Thanks, I'm ok with altering the test results for now and in the long run implement proper solution for antipodal areas.

[adl1995]

Following up on handling the case of nearly antipodal points which lie outside the meridian, I think a similar solution could be devised i.e. check if the points are antipodal in the distance strategy (strategies/geographic/distance.hpp) and call the modified function accordingly.

Also, as far as I understand, Karney's solution seems to be using a modified algorithm, which is not identical to Vincenty. It also performs some preprocessing, such as arranging the latitudes, longitudes in a canonical form, and treats points as being on the meridian or the equator if they are close to it (these points are then treated as a special case).

@vissarion Can you please confirm if the solution above works well for nearly antipodal points that lie on the meridian? If so, I should focus on the general case of Karney's solution i.e. when the geodesic is neither meridional or equatorial.

As a starting point, I'm thinking of adding a check for antipodal points which calls the modified algorithm (a dummy function for now). From what I understand, Karney's solution makes use of the longitudinal difference for determining if the points are antipodes.
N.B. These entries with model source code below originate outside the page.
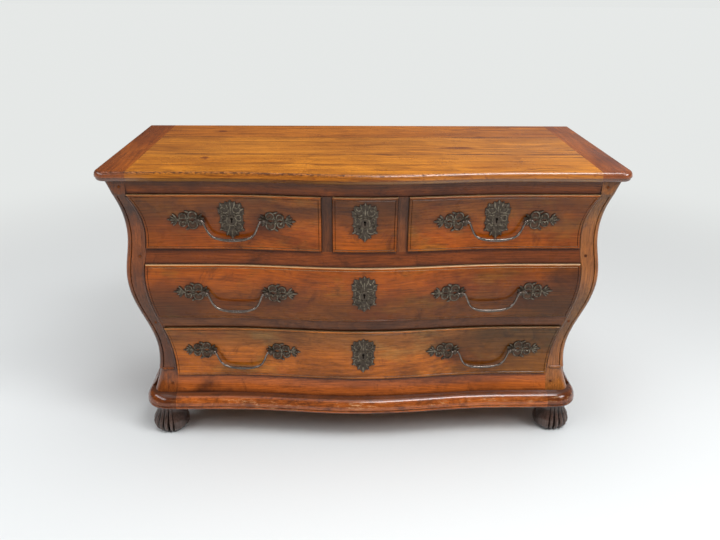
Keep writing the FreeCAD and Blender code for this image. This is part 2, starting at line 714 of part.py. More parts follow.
def escutcheon_outline():
    half = [part for row in ESCUTCHEON_SCROLLS for part in scroll(*row)]
    half += [leaf(*row) for row in ESCUTCHEON_LEAVES] + [disc(*row) for row in ESCUTCHEON_KNOTS]
    whole = half + [mirrored(part) for part in half] + [leaf(*row) for row in ESCUTCHEON_SPINE]
    return whole[0].multiFuse(whole[1:]).removeSplitter()


def surface_slab(x0, x1, z0, z1, proud, thick):
    """A thin slab that lies on the drawer fronts' curved face."""
    skin = [
        shaped_board(z0, z1, constant(x0), constant(x1), constant(out), constant(0.0), 16.0)
        for out in (proud + thick, proud)
    ]
    return skin[0].cut(skin[1])


def plate(x, z, outline):
    """A plate of the given outline, lying on the drawer front at x, z."""
    extent = (x - PLATE_REACH, x + PLATE_REACH, z - PLATE_RISE, z + PLATE_RISE)
    slab = surface_slab(*extent, DRAWER_PROUD + 2 * GLUE_LINE, PLATE_THICK)
    return slab.common(outline.translated(V(x, 0, z)))


def eye_point(x, z):
    return V(x, front_y(x, z, DRAWER_PROUD + PLATE_THICK + EYE_OUT), z)


def post(x, z, drawer):
    """A turned post with a shank through the front, a nut inside and an eye for the bail."""
    eye = eye_point(x, z)
    inner = drawer.inner - bow(x) + NUT_STAND
    shank = Part.makeCylinder(SHANK_RADIUS, inner + 2 * NUT_LONG - eye.y, eye, V(0, 1, 0))
    seat = V(x, eye.y + EYE_OUT - COLLAR_LONG, z)
    collar = Part.makeCylinder(COLLAR_RADIUS, COLLAR_LONG, seat, V(0, 1, 0))
    nut = Part.makeCylinder(NUT_RADIUS, NUT_LONG, V(x, inner, z), V(0, 1, 0))
    return Part.makeSphere(EYE_RADIUS, eye).multiFuse([shank, collar, nut])


def bail_rod(half):
    """The cast rod of a bail in the XZ plane: round sections along one smooth line, thick in the middle."""
    left = [(across - half, drop, radius) for across, drop, radius in BAIL_LINE]
    right = [(-x, drop, radius) for x, drop, radius in reversed(left)]
    knots = left + [(0.0, -BAIL_DROP, BAIL_GRIP)] + right
    centres = [V(x, 0, drop) for x, drop, _ in knots]
    route = Part.BSplineCurve()
    route.interpolate(Points=centres, InitialTangent=V(1, 0, 0), FinalTangent=V(1, 0, 0))
    sections = []
    for centre, (_, _, radius) in zip(centres, knots):
        heading = route.tangent(route.parameter(centre))[0]
        sections.append(Part.Wire([Part.makeCircle(radius, centre, heading)]))
    return Part.makeLoft(sections, True, False)


def bail(x, z):
    """A cast bail whose turned ends pivot in the eyes of its two posts."""
    left = eye_point(x - HANDLE_HALF, z)
    right = eye_point(x + HANDLE_HALF, z)
    half = (right - left).Length / 2
    parts = []
    for hand in (-1, 1):
        end = hand * (half + PIVOT_REACH)
        reach = PIVOT_REACH + BAIL_LINE[0][0]
        parts.append(Part.makeCylinder(BAIL_ROD, reach, V(end, 0, 0), V(-hand, 0, 0)))
    for at in (-2.2 * RING_WIDTH, 0.0, 2.2 * RING_WIDTH):
        start = V(at - RING_WIDTH / 2, 0, -BAIL_DROP)
        parts.append(Part.makeCylinder(BAIL_GRIP + RING_OUT, RING_WIDTH, start, V(1, 0, 0)))
    shape = bail_rod(half).multiFuse(parts)
    shape.rotate(V(0, 0, 0), V(0, 0, 1), math.degrees(math.atan2(right.y - left.y, right.x - left.x)))
    shape.translate((left + right) * 0.5)
    return shape


# ---- assembly: one STEP file for each named sub-part ----
def save(name, shape):
    shapes = shape if isinstance(shape, list) else [shape]
    whole = shapes[0] if len(shapes) == 1 else Part.makeCompound(shapes)
    whole.exportStep(f"parts/{name}.step")


def build_case():
    boards, clamps = top()
    save("top_boards", boards)
    save("top_end_clamps", clamps)

    panel = side_slab(SIDE_THICK, CASE_FOOT, CASE_TOP, STILE_BACK, REAR_STILE_FRONT)
    save("right_side_panel", panel)
    save("left_side_panel", mirrored(panel))
    rear = side_slab(REAR_STILE_WIDTH, CASE_FOOT, CASE_TOP, REAR_STILE_FRONT, CASE_BACK)
    save("rear_stiles", [rear, mirrored(rear)])

    stile = front_stile()
    pegs = []
    for name, (low, high) in RAILS.items():
        body = top_rail() if name == "top_rail" else rail(low, high)
        tongue = tenon(low, high)
        hole = peg_holes(low, high)
        stile = stile.cut([tongue, hole])
        body = body.multiFuse([tongue, mirrored(tongue)]).cut([hole, mirrored(hole)])
        body = body.cut(rail_cutters(low))
        pegs += [hole, mirrored(hole)]
        save(name, body)
    save("right_front_stile", stile)
    save("left_front_stile", mirrored(stile))
    save("joint_pegs", pegs)

    low, high = RAILS["upper_rail"][1], RAILS["top_rail"][0]
    divider = shaped_board(
        low, high, constant(DIVIDER_INNER), constant(DIVIDER_OUTER), constant(0.0), constant(STILE_BACK)
    )
    save("drawer_dividers", [divider, mirrored(divider)])


def rail_cutters(rail_low):
    """Mortises in the underside of a rail for the bolts of the drawers below it."""
    below = [d for d in DRAWERS if abs(d.row[1] + GAP - rail_low) < EPS]
    return [bolt_box(d, BOLT_CLEAR, BOLT_THROW + 2.0) for d in below]


def build_back():
    void = outline_prism(SIDE_THICK, CASE_FOOT, CASE_TOP, STILE_BACK, CASE_BACK)
    between = outline_prism(REAR_STILE_WIDTH, CASE_FOOT, CASE_TOP, REAR_STILE_FRONT, CASE_BACK)
    board_front = CASE_BACK - BACK_BOARD_THICK
    cuts = steps(CASE_FOOT, CASE_TOP, 3)
    boards = [
        between.common(box(-WIDTH, WIDTH, board_front, CASE_BACK, cuts[i], cuts[i + 1])) for i in range(3)
    ]
    save("back_boards", boards)
    upper, lower = [
        between.common(box(-WIDTH, WIDTH, REAR_STILE_FRONT, board_front, low, low + BACK_RAIL_HEIGHT))
        for low in (CASE_TOP - BACK_RAIL_HEIGHT, CASE_FOOT + FLOOR_THICK + 2)
    ]
    save("back_rails", [upper, lower, base_frame()[3]])
    floor = box(-WIDTH, WIDTH, STILE_BACK, REAR_STILE_FRONT, CASE_FOOT, CASE_FOOT + FLOOR_THICK)
    save("bottom_board", void.common(floor))
    return void


def build_runners(void):
    """Runners carry the drawers, guides keep them straight between the curved sides."""
    runners = []
    guides = []
    for row in (ROW_TOP, ROW_MIDDLE, ROW_BOTTOM):
        reach = box_reach(row)
        top_z = row[0] + BOX_RISE - RUNNER_CLEAR
        strip = box(reach - RUNNER_WIDTH, WIDTH, STILE_BACK, REAR_STILE_FRONT, top_z - RUNNER_HEIGHT, top_z)
        side = reach + GUIDE_CLEAR
        fence = box(side, side + GUIDE_THICK, STILE_BACK, REAR_STILE_FRONT, top_z, top_z + GUIDE_HEIGHT)
        runners += [void.common(strip), mirrored(void.common(strip))]
        guides += [void.common(fence), mirrored(void.common(fence))]
    top_z = ROW_TOP[0] + BOX_RISE - RUNNER_CLEAR
    rear = CASE_BACK - BACK_BOARD_THICK
    inner, outer = DIVIDER_INNER + 3 - RUNNER_WIDTH, DIVIDER_OUTER - 3 + RUNNER_WIDTH
    middle = box(inner, outer, STILE_BACK, rear, top_z - RUNNER_HEIGHT, top_z)
    keeper = box(DIVIDER_INNER - 1, DIVIDER_OUTER + 1, STILE_BACK, rear, top_z, top_z + GUIDE_HEIGHT)
    runners += [middle, mirrored(middle)]
    guides += [keeper, mirrored(keeper)]
    save("drawer_runners", runners)
    save("drawer_guides", guides)


def build_base():
    front, blocks, side, _ = base_frame()
    sockets = foot_sockets()
    cove = side_cove([blocks[0], side])
    save("front_base_moulding", front)
    save("base_corner_blocks", [block.cut(sockets) for block in blocks])
    save("side_base_mouldings", [side.cut(sockets), mirrored(side).cut(sockets)])
    save("side_cove_mouldings", [cove, mirrored(cove)])
    foot = bun_foot()
    place = V(FOOT_X, FRONT_FOOT_Y, 0)
    right = foot.translated(place)
    save("front_right_foot", right)
    save("front_left_foot", mirrored(right))
    back = mirrored_y(foot).translated(V(FOOT_X, REAR_FOOT_Y, 0))
    save("rear_feet", [back, mirrored(back)])


def foot_sockets():
    holes = []
    for side in (-1, 1):
        for y in (FRONT_FOOT_Y, REAR_FOOT_Y):
            mouth = V(side * FOOT_X, y, BASE_FOOT)
            holes.append(Part.makeCylinder(TENON_RADIUS, FOOT_TENON_TOP - BASE_FOOT, mouth))
    return holes


def mirrored_y(shape):
    return shape.mirror(V(0, 0, 0), V(0, 1, 0))


def build_drawer(drawer):
    save(f"{drawer.name}_drawer_front", drawer_front(drawer))
    save(f"{drawer.name}_drawer_box", drawer_box(drawer))
    save(f"{drawer.name}_lock", lock(drawer))
    save(f"{drawer.name}_lock_bolt", bolt_box(drawer, 0.0, 0.0))
    escutcheon = plate(drawer.key_x, drawer.key_z, escutcheon_outline())
    hole = keyhole(drawer.key_x, drawer.key_z, -DEPTH, 0)
    save(f"{drawer.name}_escutcheon", escutcheon.cut(hole))
    mounts = []
    z = HANDLE_Z[drawer.level]
    outline = handle_outline()
    for handle in drawer.handles:
        for hand, shape in ((-1, mirrored(outline)), (1, outline)):
            x = handle + hand * HANDLE_HALF
            stem = post(x, z, drawer)
            mounts += [stem.cut(eye_bore(handle, z)), plate(x, z, shape).cut(stem)]
    if mounts:
        save(f"{drawer.name}_handle_mounts", mounts)
    for handle in drawer.handles:
        side = "" if len(drawer.handles) == 1 else ("_left" if handle < 0 else "_right")
        save(f"{drawer.name}{side}_bail", bail(handle, z))


def eye_bore(handle, z):
    left = eye_point(handle - HANDLE_HALF, z)
    right = eye_point(handle + HANDLE_HALF, z)
    along = (right - left).normalize()
    return Part.makeCylinder(BAIL_ROD + 0.1, (right - left).Length + 40, left - along * 20, along)


os.makedirs("parts", exist_ok=True)
build_case()
build_runners(build_back())
build_base()
for one in DRAWERS:
    build_drawer(one)
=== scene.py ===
# %% [markdown]
# # A bombe chest of drawers
#
# The chest is a plain box of drawers whose front and sides swell out at the middle and draw in again
# above the feet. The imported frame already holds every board, drawer, lock and bail as its own body.
# This lesson dresses them: waxed wood with a grain that follows each board, and dark cast bronze.
# The scene is in metres, and new pieces are drawn in millimetres. X runs along the front, -Y is the
# front and Z is up.

# %% Tools and frame
import math
import random

import bmesh
import bpy
from mathutils import Matrix, Vector


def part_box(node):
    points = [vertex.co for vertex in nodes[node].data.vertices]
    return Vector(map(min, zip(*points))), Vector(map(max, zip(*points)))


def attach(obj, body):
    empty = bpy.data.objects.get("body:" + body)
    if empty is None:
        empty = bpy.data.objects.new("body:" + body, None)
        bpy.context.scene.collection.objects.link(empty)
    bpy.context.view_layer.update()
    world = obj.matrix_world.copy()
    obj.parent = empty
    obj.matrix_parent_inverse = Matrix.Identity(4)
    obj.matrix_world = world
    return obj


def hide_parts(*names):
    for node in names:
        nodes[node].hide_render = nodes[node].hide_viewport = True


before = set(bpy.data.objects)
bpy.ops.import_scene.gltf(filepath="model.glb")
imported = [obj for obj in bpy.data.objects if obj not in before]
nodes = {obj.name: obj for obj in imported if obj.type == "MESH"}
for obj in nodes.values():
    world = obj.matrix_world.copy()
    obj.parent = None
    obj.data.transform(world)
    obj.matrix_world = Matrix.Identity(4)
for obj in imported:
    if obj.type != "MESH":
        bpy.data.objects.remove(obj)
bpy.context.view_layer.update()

# %% [markdown]
# ## Node helpers
#
# Materials are built from nodes. Written out, a node takes a line for every value and link, so these
# helpers take one: `feed` gives a socket a link or a value, `add` makes a node and fills it, and the
# others each make one common kind of node and return its output, to be written one inside another.

# %% Helpers for node trees
NOISE_LOW, NOISE_HIGH = 0.3, 0.7
MIX_AMOUNT, MIX_FIRST, MIX_SECOND, MIX_RESULT = 0, 6, 7, 2  # the colour sockets of a Mix node


def feed(tree, source, target):
    """Links the source to the target socket, or sets a number, a vector or a colour without alpha."""
    if isinstance(source, bpy.types.NodeSocket):
        tree.links.new(source, target)
    elif target.type == "RGBA":
        target.default_value = (*source, 1.0)
    else:
        target.default_value = source


def fill(tree, inputs, values):
    for label, value in values.items():
        feed(tree, value, inputs[label])


def add(tree, kind, **values):
    """Adds a node. A value goes to the node's own setting of that name, or else to that input."""
    node = tree.nodes.new(kind)
    for name, value in values.items():
        if hasattr(node, name):
            setattr(node, name, value)
        else:
            feed(tree, value, node.inputs[name.replace("_", " ")])
    return node


def maths(tree, operation, *terms, clamp=False):
    node = add(tree, "ShaderNodeMath", operation=operation, use_clamp=clamp)
    for socket, term in zip(node.inputs, terms):
        feed(tree, term, socket)
    return node.outputs[0]


def times(tree, first, *others):
    for other in others:
        first = maths(tree, "MULTIPLY", first, other)
    return first


def plus(tree, first, *others):
    for other in others:
        first = maths(tree, "ADD", first, other)
    return first


def minus(tree, a, b):
    return maths(tree, "SUBTRACT", a, b)


def vector_maths(tree, operation, *vectors, **values):
    node = add(tree, "ShaderNodeVectorMath", operation=operation, **values)
    for socket, vector in zip(node.inputs, vectors):
        feed(tree, vector, socket)
    return node.outputs[0]


def place_on(tree):
    """Position on the piece, in metres."""
    return add(tree, "ShaderNodeTexCoord").outputs["Object"]


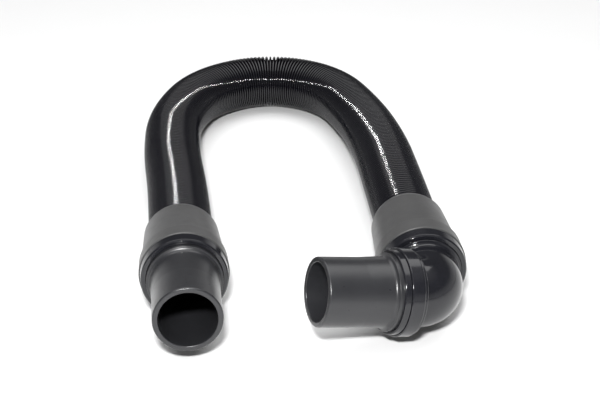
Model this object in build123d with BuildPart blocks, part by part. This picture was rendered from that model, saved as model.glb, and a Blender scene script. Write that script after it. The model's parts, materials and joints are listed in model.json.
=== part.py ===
from build123d import *
import math
import os

# A stretch vacuum hose lying in a U on the floor: a ribbed hose with a conical boot at each end.
# One boot holds a straight swivelling nozzle. The other holds a swivelling elbow, whose outlet
# holds a second swivelling nozzle. Millimetres, +Z up, the floor is Z = 0 and the open side of
# the U faces -Y.

# ---- driving dimensions -------------------------------------------------------------------
AIRWAY_R = 16.0               # clear radius of the air path through every piece
HOSE_R = 19.5                 # outside of the hose's ribs

NOZZLE_R = 19.05              # push-fit end: 38.1 mm, the 1 1/2 inch vacuum size
NOZZLE_ROOT_R = 19.65         # a nozzle's slight taper grows to this at its root
NOZZLE_GRIP = 24.0            # length of the parallel push-fit end
ROOT_ROUND = 2.2              # hollow round between its neck and its push-fit end
OUTER_LIP_ROUND = 1.0
INNER_LIP_ROUND = 0.6

BOOT_LENGTH = 51.0
BOOT_MOUTH_R = 21.0           # where the boot closes on the hose
BOOT_SHOULDER_R = 22.5        # start of the cone
BOOT_WAIST_R = 24.3           # end of the cone
BOOT_RIM_R = 25.8             # the band around the boot's wide end
BOOT_BAND_START = 40.0
BOOT_BORE_R = 19.75           # around the hose
BOOT_SLEEVE_R = 20.95         # around the adapter's sleeve
BOOT_CHEST_R = 22.3           # around the adapter's body
BOOT_CAVITY_R = 23.9          # around the swivel's flange

HOSE_SEAT = 21.0              # how far the hose reaches into a boot
GASKET = 1.0                  # flat gasket behind the hose's end
SLEEVE_BACK = 6.2             # the adapter: from its sleeve's back end
BODY_BACK = 24.3              # to where it widens
ADAPTER_FRONT = 40.5          # and its front
SOCKET_FLOOR = 28.0
SOCKET_R = 18.6               # socket that a swivelling spigot turns in
SPIGOT_R = 18.2
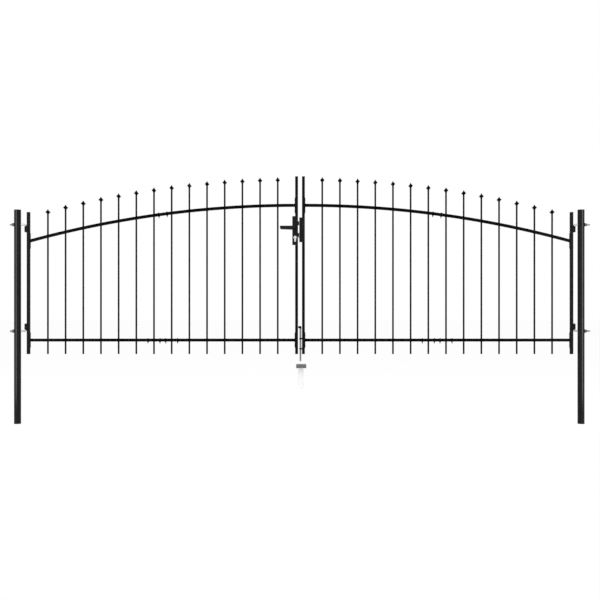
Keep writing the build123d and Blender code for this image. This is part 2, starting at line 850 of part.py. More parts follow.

@vissarion, @awulkiew - If you have further suggestions regarding how the solution should be structured, please let me know.

[vissarion]

@adl1995 This formula works well for meridian nearly antipodal points. However, your solution should be consistent for both cases of meridian and non-meridian antipodal points. That is, one should not experience changes in accuracy when moving from a point on meridian to a nearby not on meridian.